--- begin ---
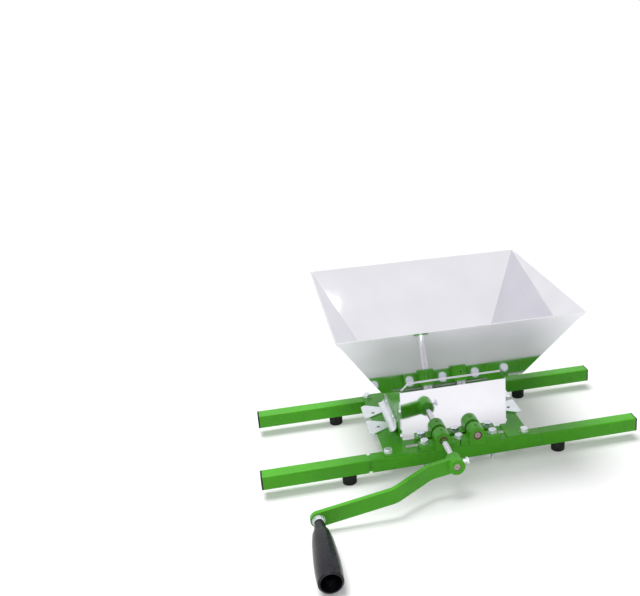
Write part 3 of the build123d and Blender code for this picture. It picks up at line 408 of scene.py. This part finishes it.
def greased_gear_steel(settings):
    """Machined gear steel, with grease lying in patches."""
    steel = settings.colours.gear_steel
    finish = Finish("greased_gear_steel", steel)
    grease = finish.band(finish.noise(7 * MM, detail=4, roughness=0.65), 0.44, 0.62)
    tool = finish.noise(0.9 * MM, detail=2, stretch=(6, 1, 6), seed=2.0)
    body = finish.blend(finish.spread(tool), shade(steel, 0.85), shade(steel, 1.2))
    edge = finish.edges(0.7 * MM)
    body = finish.blend(finish.times(edge, 0.7), body, shade(steel, 1.9))
    finish.set(
        Base_Color=finish.blend(finish.times(grease, 0.6), body, settings.colours.grease),
        Metallic=finish.band(grease, 0.0, 1.0, 1.0, 0.55),
        Roughness=finish.band(grease, 0.0, 1.0, 0.38, 0.2),
    )
    finish.relief(grease, 0.12 * MM, 0.3 * MM, 0.6)
    return finish.material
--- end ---
» Work required:
Copy out the whole listing exactly; please set it all down.

» Reply:
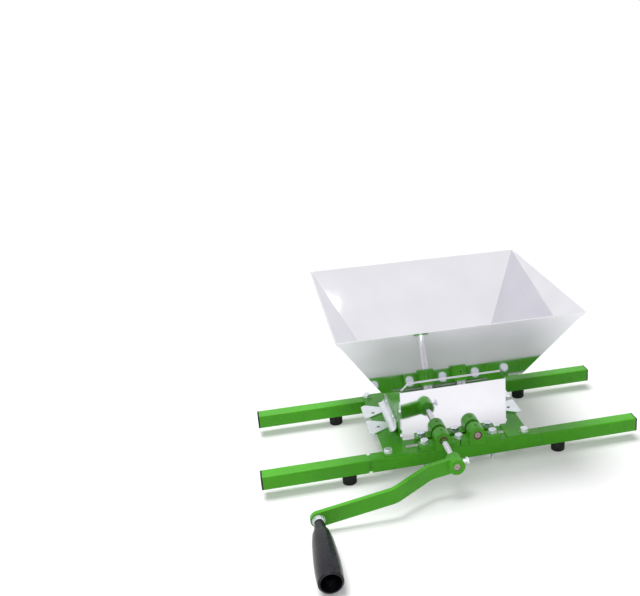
Write part 3 of the build123d and Blender code for this picture. It picks up at line 408 of scene.py. This part finishes it.
def greased_gear_steel(settings):
    """Machined gear steel, with grease lying in patches."""
    steel = settings.colours.gear_steel
    finish = Finish("greased_gear_steel", steel)
    grease = finish.band(finish.noise(7 * MM, detail=4, roughness=0.65), 0.44, 0.62)
    tool = finish.noise(0.9 * MM, detail=2, stretch=(6, 1, 6), seed=2.0)
    body = finish.blend(finish.spread(tool), shade(steel, 0.85), shade(steel, 1.2))
    edge = finish.edges(0.7 * MM)
    body = finish.blend(finish.times(edge, 0.7), body, shade(steel, 1.9))
    finish.set(
        Base_Color=finish.blend(finish.times(grease, 0.6), body, settings.colours.grease),
        Metallic=finish.band(grease, 0.0, 1.0, 1.0, 0.55),
        Roughness=finish.band(grease, 0.0, 1.0, 0.38, 0.2),
    )
    finish.relief(grease, 0.12 * MM, 0.3 * MM, 0.6)
    return finish.material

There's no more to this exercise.